I suspect it might be related to Virtualbox. I'm not 100% sure yet, but I sort of feel like it only happens when I wake from sleep if virtualbox is running. I need to do some more troubleshooting.
 

cybereality

[H]F Junkie
Joined
Mar 22, 2008
Messages
8,484
Yeah, Xorg doesn't support mixed refresh rates since the compositor can only run at a single refresh (and this includes all screens). Wayland should support it but I'm not sure if they allow it yet.
 

Zarathustra[H]

Extremely [H]
Joined
Oct 29, 2000
Messages
33,070
Yeah, Xorg doesn't support mixed refresh rates since the compositor can only run at a single refresh (and this includes all screens). Wayland should support it but I'm not sure if they allow it yet.

Yeah,

I'm usually not a fan of new things in Linux (SystemD, Netplan, Snaps, etc.) but Wayland is way overdue.

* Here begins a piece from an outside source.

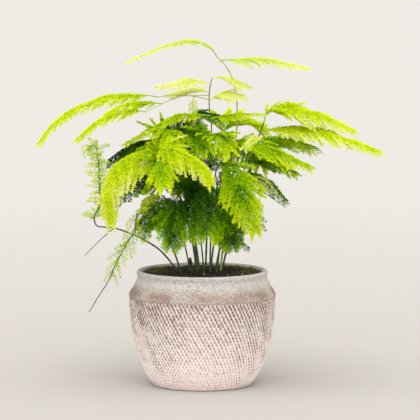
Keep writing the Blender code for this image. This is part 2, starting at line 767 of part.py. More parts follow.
def make_soil(material, cane_tubes):
    points = []
    faces = []
    rings = list(SOIL_SIDE_OUTLINE) + [(radius, None) for radius in SOIL_TOP_RADII]
    for ring, (radius, height) in enumerate(rings):
        for side in range(SOIL_SIDES):
            angle = math.tau * (side + 0.5 * (ring % 2) * (height is None)) / SOIL_SIDES
            x = radius * math.cos(angle)
            y = radius * math.sin(angle)
            z = soil_height(x, y) if height is None else height
            points.append(Vector((x, y, z)))
    for ring in range(len(rings) - 1):
        for side in range(SOIL_SIDES):
            a = ring * SOIL_SIDES + side
            b = ring * SOIL_SIDES + (side + 1) % SOIL_SIDES
            faces += [(a, b, b + SOIL_SIDES), (a, b + SOIL_SIDES, a + SOIL_SIDES)]
    faces.append(tuple(reversed(range(SOIL_SIDES))))
    centre = len(points)
    points.append(Vector((0, 0, soil_height(0, 0))))
    last = (len(rings) - 1) * SOIL_SIDES
    for side in range(SOIL_SIDES):
        faces.append((last + side, last + (side + 1) % SOIL_SIDES, centre))
    soil = make_object("soil", points, faces, material)
    cutters = []
    for path, radius, sides in cane_tubes:
        foot = [path[0] - (path[1] - path[0]).normalized() * CLEARANCE]
        for point in path:
            foot.append(point)
            if point.z > HOLE_TOP_HEIGHT:
                break
        wide = radius + SAFE_CLEARANCE
        cutters.append(make_object("hole", *tube(foot, wide, wide, sides), material))
    fuse(soil, cutters, "DIFFERENCE")
    return soil


def cane_path(points):
    rough = smooth_path(points, ROUGH_STEPS)
    length = sum((b - a).length for a, b in zip(rough, rough[1:]))
    return smooth_path(points, int(length / CANE_STRIDE) + 2)


def cane_branches(name):
    # The cane itself and its bare forks, each with its axis and its solid
    points, foot_radius, tip_radius = CANES[name]
    path = cane_path(points)
    branches = [(path, tube(path, foot_radius, tip_radius, CANE_SIDES))]
    for fork_points, fork_start, fork_end in FORKS.get(name, ()):
        fork = smooth_path(fork_points, FORK_RINGS)
        branches.append((fork, tube(fork, fork_start, fork_end, FORK_SIDES)))
    return branches


def stalk_path(points, branches):
    # The stalk of a frond, cut back to stand just clear of the branch that carries it
    first = Vector(points[0])
    best = None
    for axis, body in branches:
        spot = nearest_on_axis(axis, first)
        if best is None or (spot - first).length < (best[0] - first).length:
            best = (spot, body)
    fine = smooth_path([best[0]] + [Vector(point) for point in points[1:]], FINE_STEPS)
    start = start_outside(fine, BVHTree.FromPolygons(*best[1]), STALK_RADIUS)
    clear = fine[start:]
    length = sum((b - a).length for a, b in zip(clear, clear[1:]))
    count = max(LEAST_STALK_RINGS, int(length / STALK_STRIDE) + 2)
    return [clear[round(step * (len(clear) - 1) / (count - 1))] for step in range(count)]


def leafy_sprigs(name, order, path, obstacles):
    # Short sprigs set in a spiral round the outer length of a cane
    first, last, number, longest = LEAFY_CANES[name]
    sprigs = []
    for index in range(number):
        share = first + (last - first) * (index + 0.5) / number
        root, along = point_on(path, share)
        turn = math.radians(SPIRAL_STEP * index + SPRIG_TURN_SPREAD * wobble(order, index, 4))
        side = along.cross(Vector(SPRIG_UP)).normalized()
        above = side.cross(along).normalized()
        outward = side * math.cos(turn) + above * math.sin(turn)
        length = longest * (SPRIG_LENGTHS[0] + SPRIG_LENGTHS[1] * wobble(order, index, 5))
        placed = place_pinna(name, obstacles, root, along, outward, along.cross(outward), 1,
                             length, order * 50 + index, SPRIG_OPENING, 0, SPRIG_HANG, SPRIG_SAG)
        if placed:
            obstacles.add(name, *placed)
            sprigs.append(placed)
    return sprigs


def frond_pinnae(name, order, path, obstacles):
    # Pairs of pinnae along the stalk, longest near its foot
    carrier, points, longest, pairs, face, droop, hang, colour = FRONDS[name]
    pinnae = []
    for pair in range(pairs):
        for hand in (-1, 1):
            offset = HAND_OFFSETS[hand > 0] + STEP_SPREAD * wobble(order, pair, hand)
            step = (pair + offset) / pairs
            share = BARE_SHARE + (TIP_PINNA_SHARE - BARE_SHARE) * step
            root, along = point_on(path, share)
            side = along.cross(Vector(face)).normalized()
            above = side.cross(along).normalized()
            length = longest * pinna_length_share(step)
            length *= 1.0 + LENGTH_SPREAD * wobble(order, pair, hand, 6)
            opening = OPENING_AT_FOOT + (OPENING_AT_TIP - OPENING_AT_FOOT) * step
            down = droop + DROOP_SPREAD * wobble(order, pair, hand, 7)
            placed = place_pinna(name, obstacles, root, along, side, above, hand, length,
                                 order * 100 + pair * 2 + (hand > 0), opening, down, hang, SAG)
            if placed:
                obstacles.add(name, *placed)
                pinnae.append(placed)
    return pinnae


def build():
    for item in list(bpy.data.objects):
        bpy.data.objects.remove(item)
    materials = {
        name: make_material(name, colour, roughness) for name, (colour, roughness) in MATERIALS.items()
    }
    pot = make_pot(materials["pot_stone"])
    round_shading(pot, POT_SHARP_ANGLE)

    obstacles = Obstacles()
    obstacles.add("pot", *body_of(pot))
    canes = {}
    tubes = []
    for name in CANES:
        canes[name] = cane_branches(name)
        tubes.append((canes[name][0][0], CANES[name][1], CANE_SIDES))
        for axis, body in canes[name]:
            obstacles.add(name, *body)

    stub_points, stub_foot, stub_tip = OLD_STUB
    stub_path = smooth_path(stub_points, STUB_RINGS)
    stub_body = tube(stub_path, stub_foot, stub_tip, STUB_SIDES)
    obstacles.add("old_stub", *stub_body)
    tubes.append((stub_path, stub_foot, STUB_SIDES))
    stub = make_object("old_stub", *stub_body, materials["dead_wood"])
    round_shading(stub)
    soil = make_soil(materials["soil_dark"], tubes)
    round_shading(soil)
    obstacles.add("soil", *body_of(soil))

    stalks = {}
    for name, spec in FRONDS.items():
        stalks[name] = stalk_path(spec[1], canes[spec[0]])
        obstacles.add(name, *tube(stalks[name], STALK_RADIUS, STALK_TIP_RADIUS, RACHIS_SIDES))

    sprigs = {}
    for order, name in enumerate(LEAFY_CANES):
        sprigs[name] = leafy_sprigs(name, order, canes[name][0][0], obstacles)
    for name in CANES:
        bodies = [body for axis, body in canes[name]]
        cane = make_object(name, *bodies[0], materials["cane_green"])
        parts = bodies[1:] + sprigs.get(name, [])
        fuse(cane, [make_object("branch", *body, materials["cane_green"]) for body in parts])
        keep_largest_body(cane)
        round_shading(cane)

    for order, (name, spec) in enumerate(FRONDS.items()):
        leaf = materials[spec[-1]]
        stalk = tube(stalks[name], STALK_RADIUS, STALK_TIP_RADIUS, RACHIS_SIDES)
        frond = make_object(name, *stalk, leaf)
        parts = frond_pinnae(name, order, stalks[name], obstacles)
        fuse(frond, [make_object("pinna", *body, leaf) for body in parts])
        keep_largest_body(frond)
        round_shading(frond, LEAF_SHARP_ANGLE)


build()
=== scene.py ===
import math

import bpy
import numpy as np
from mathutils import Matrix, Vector


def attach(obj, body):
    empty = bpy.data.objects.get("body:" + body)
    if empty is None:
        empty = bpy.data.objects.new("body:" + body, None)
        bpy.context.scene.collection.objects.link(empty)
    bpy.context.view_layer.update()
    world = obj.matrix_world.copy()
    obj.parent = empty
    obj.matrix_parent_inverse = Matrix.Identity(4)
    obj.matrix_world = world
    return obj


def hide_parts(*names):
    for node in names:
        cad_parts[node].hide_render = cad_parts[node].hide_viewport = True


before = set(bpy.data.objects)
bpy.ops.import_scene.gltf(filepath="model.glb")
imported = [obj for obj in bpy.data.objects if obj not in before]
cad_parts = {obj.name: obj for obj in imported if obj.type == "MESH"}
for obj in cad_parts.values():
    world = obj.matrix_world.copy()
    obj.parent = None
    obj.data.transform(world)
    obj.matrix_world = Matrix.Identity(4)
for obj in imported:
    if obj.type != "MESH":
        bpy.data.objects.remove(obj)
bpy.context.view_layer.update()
print("frame loaded:", len(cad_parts), "nodes")

mm = 0.001
up = (0.0, -0.3, 1.0)
front = (0.0, -1.0, 0.3)


def wobble(*keys):
    # a number from -1 to 1 that is always the same for the same keys
    total = 0.0
    for place, key in enumerate(keys):
        total += (key + 1.7) * (12.9898 + 21.377 * place)
    value = math.sin(total) * 43758.5453
    return 2.0 * (value - math.floor(value)) - 1.0


def smoothPath(points, count):
    # even steps along a curve through the points, in mm
    given = [Vector(point) for point in points]
    ends = [given[0] * 2 - given[1]] + given + [given[-1] * 2 - given[-2]]
    dense = []
    for index in range(1, len(ends) - 2):
        before, start, end, after = ends[index - 1:index + 3]
        for step in range(16):
            t = step / 16
            curve = start * 2 + (end - before) * t
            curve += (before * 2 - start * 5 + end * 4 - after) * t * t
            curve += (start * 3 - before - end * 3 + after) * t * t * t
            dense.append(curve * 0.5)
    dense.append(given[-1])
    dense = np.array([tuple(point) for point in dense])
    lengths = np.concatenate([[0.0], np.cumsum(np.linalg.norm(np.diff(dense, axis=0), axis=1))])
    wanted = np.linspace(0.0, lengths[-1], count)
    return np.stack([np.interp(wanted, lengths, dense[:, axis]) for axis in range(3)], axis=1)


def pathLength(path):
    return float(np.linalg.norm(np.diff(path, axis=0), axis=1).sum())


def between(start, end, share):
    return start + (end - start) * share


def unit(vector):
    vector = np.asarray(vector, float)
    size = np.linalg.norm(vector, axis=-1, keepdims=True)
    return vector / np.maximum(size, 1e-9)


def stand(name, data):
    made = bpy.data.objects.new(name, data)
    bpy.context.scene.collection.objects.link(made)
    return made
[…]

I wonder if Mint will be ready to adopt it when it likely shows up in Ubuntu's next 22.04 LTS release, or if they will put it off.
 

SpongeBob

The Contraceptive Under the Sea
Joined
Jan 15, 2011
Messages
799
Can you even install a game with steam or Linux these days without still feeling like your typing DOS commands like it was 1992?
 

lopoetve

Fully [H]
Joined
Oct 11, 2001
Messages
31,955
Can you even install a game with steam or Linux these days without still feeling like your typing DOS commands like it was 1992?
Yes? Other than the Lutris install (copy paste the command) I haven’t had to touch the CLI for a game in years. Steam is a double click. Lutris handles installs. It’s all seamless from that perspective.
 

cybereality

[H]F Junkie
Joined
Mar 22, 2008
Messages
8,484
Can you even install a game with steam or Linux these days without still feeling like your typing DOS commands like it was 1992?
Have you used Steam on Linux in the past 3 years? It's exactly the same as Windows for like 90% of installs (sometimes there are config changes, but even then you don't need the command line).